The fear of the LORD prolongeth days: but the years of the wicked shall be shortened.
27. Comp. Proverbs 3:2.

The hope of the righteous shall be gladness: but the expectation of the wicked shall perish.
The way of the LORD is strength to the upright: but destruction shall be to the workers of iniquity.
29. shall be] These words should not be introduced. “The way of the Lord” is the subject of both clauses of the verse: it is at once a “stronghold” and a “destruction,” or “ruin” (see Proverbs 10:15, note: the Heb. word is the same) to the two opposite classes of men. So R.V.:

The way of the Lord is a stronghold to the upright;

But it is a destruction to the workers of iniquity.

“The way of the Lord” may mean either His way of dealing with men (comp.

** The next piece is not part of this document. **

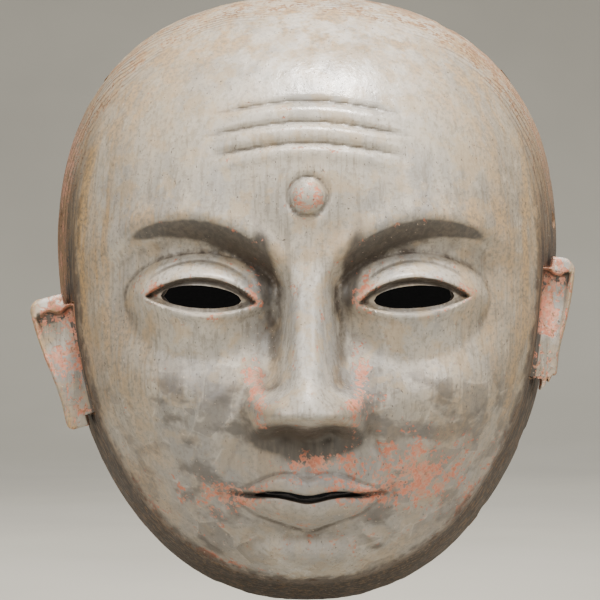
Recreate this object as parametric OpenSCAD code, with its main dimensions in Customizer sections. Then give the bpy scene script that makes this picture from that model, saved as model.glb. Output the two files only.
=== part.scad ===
// Carved wooden theatre mask: a hollow face shell with two ear blocks pegged into its
// sides and three fitting pads inside. Millimetres. The face looks along -Y, +Z is up,
// and y = 0 is the flat back rim. Left and right are the mask's own, so left is +X.

/* [Shell] */
// Height of the shell, crown to chin
mask_h = 212; // [200:1:224]
// Width of the shell without its ears
mask_w = 173; // [164:1:184]
// How far the bare dome stands in front of the rim
dome_d = 74; // [68:1:80]
// Width of the rim at the sides
rim_w = 8; // [7:0.5:9]
// Wall between the front of the dome and the hollow
front_wall = 11; // [10:0.5:13]
// Share by which the crown is wider than the jaw
egg = 0.12; // [0.06:0.01:0.18]

/* [Nose] */
// How far the tip of the nose stands out of the face
nose_rise = 19.5; // [14:0.5:22]

/* [Eyes] */
// Distance of each eye's middle from the middle of the face
eye_x = 35; // [33:0.5:37]
// Half the length of the eye opening between the lids
eye_half = 18.2; // [16:0.2:20]
// Half the length of the hole through the wall
hole_half = 13.5; // [11:0.5:15]
// Half the height of the hole through the wall
hole_rise = 4.2; // [3.4:0.1:5]

/* [Mouth] */
// Half the length of the slit between the lips
slit_half = 17; // [12:1:20]
// Half the height of the slit
slit_rise = 1.4; // [1:0.1:1.8]

/* [Ears] */
// Height of an ear block
ear_h = 46; // [40:1:52]
// How far the left ear block stands out from the floor of its seat
left_ear_out = 12; // [11.5:0.5:15]
// How far the right ear block stands out from the floor of its seat
right_ear_out = 16; // [13:0.5:19]
// Thickness of an ear block, front to back
ear_t = 9; // [7:0.5:10]
// Height of the part of the ear that is let into the side wall
seat_h = 38; // [32:1:42]
// Depth of the seat below the side wall
seat_depth = 3; // [2:0.5:4]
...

Psalm 18:30, [Heb. 31]), or the way which He has prescribed for men to walk in (Psalm 27:11). In the latter case, it may be the destruction of those who do not keep it, because to have known and not kept it is their condemnation. Comp. John 3:19. See also Hosea 14:9.

The righteous shall never be removed: but the wicked shall not inhabit the earth.
30. the earth] Comp. Matthew 5:5; or, the land (sc. of Canaan), as R.V. Comp. Proverbs 21:21-22; Exodus 20:12. The law holds good, though its sphere of action may vary.

The mouth of the just bringeth forth wisdom: but the froward tongue shall be cut out.
31. bringeth forth] as a tree its leaves or fruit: “buddeth with,” R.V. marg.

The lips of the righteous know what is acceptable: but the mouth of the wicked speaketh frowardness.
32. speaketh] So R.V. text: “is,” R.V. marg. Others supply the verb “knoweth” from the first clause, as in Proverbs 10:29.